Thirty years ago I believed that we had merited our nation’s undying desire for independence: we had redeemed our right to survive at the cost of the lives of our best compatriots, who had fallen under the blood-stained flags of freedom flown here; and our reward was survival. Thirty years later, I think the same. But I also believe that this alone would not have been enough. We needed to fight our battles for freedom not only for political independence or for economic and sovereign self-determination. In fact our greatest struggles have always been fought – with means sometimes peaceful and sometimes martial – in order to remain who we are: to live in the way we want to live, and not to live in a way others tell us to. The Ottomans told us who was a true believer and who was a giaour, the Habsburgs who was a good Christian, the Germans who we could live with and who we could not. The Soviets did not want us to be Hungarians, but wanted to force us to become proletarians of the world, who could then unite. And the Brussels bureaucrats want to hammer us into the form of liberal world citizens instead of our Hungarian form, which is considered to be outmoded. We have always resisted them, we have always outsmarted them, and we have always found our own paths in life. Even when it was not possible to write it openly on the flag, everyone knew that we are who we were and we will be who we are. If there is any virtue that deserves the reward of survival, it is that of remaining true to ourselves.
This is why today we cannot be lured into a trap by the siren voices that entice us to stand on what they call “the right side of history”. This is why we do not get sucked into the intoxicating whirlwind of ever bloodier wars; this is why we want a ceasefire, negotiations and peace.
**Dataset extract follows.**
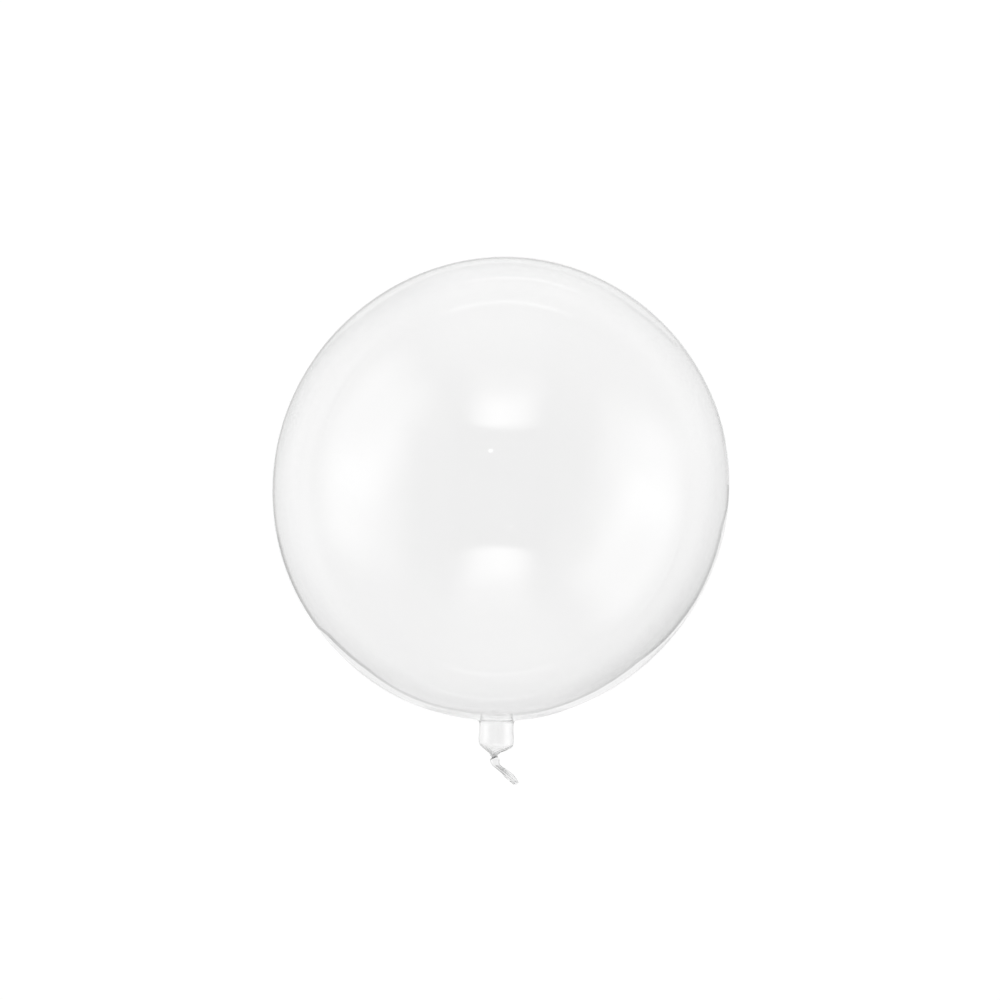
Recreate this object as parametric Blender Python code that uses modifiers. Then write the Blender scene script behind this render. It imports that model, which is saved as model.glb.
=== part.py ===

The Hungarians have learned that the “good” and “bad” sides of history will be determined by the great powers that eventually prevail, and that they are not the least bit interested in what is good or bad for the Hungarians. This is why – even in the most complicated and difficult situations – we must remain on the Hungarian side of history.
Fellow Celebrants,
The indispensable condition for survival is proper self-awareness and self-respect – neither too much nor too little. This is especially true for us Hungarians. We are a special people. Other peoples are strong or weak, rich or poor, small or great, free or oppressed. Our essence, our Hungarian national nature, cannot be defined in this way. It cannot be, because although we are surrounded by land in every direction, we are in fact an island nation. We came here one thousand one hundred years ago and we marked out our dwelling place – amidst and encircled by strangers. In the shadow of those larger than ourselves, we established our state and created the Hungarian order of life. And we have retained this for more than one thousand one hundred years. We speak our language, incomprehensible to everyone else. The literature we write has depths and heights which are inaccessible to others, and through Europe’s stormy waters we navigate our country with a cast of mind that others cannot understand. Hungary is still a Hungarian country – just as it was two hundred years ago, on the day the Himnusz was born. We say who can come in, who can stay here, who can live with us and who cannot. And we also want to determine how our lives can be connected with those of our neighbours. We are not better or worse, we are different; and this difference is provided by Hungarian culture, the feast day of which is today. From Szatmárcseke in the land of the Huns, we send our greetings and appreciation to the city and people of Veszprém in Pannonia, which is now a European Capital of Culture. This proves József Antall’s classic thesis that we are Hungarians, and therefore Europeans.
Dear Celebrants,
Today I wanted to tell you that the message and the deeper meaning of the Himnusz is illuminated for us by Chapter 21, Verse 28 of the Gospel of Saint Luke. They are correlative lines, as if written by the same spirit: this people has already suffered for all the sins of the past and the future, so stand up straight and lift up your heads. We are the Hungarians, who are not and shall not be inferior to other peoples; and in our own special nature we are as good, as decent and as honourable a people as any other. The rest – everything else – is up to God. In another two hundred years we shall see who is left standing, and which nations will be sifted out by the Lord of History.
Until then, God above us all, Hungary before all else! Go Hungary, go Hungarians!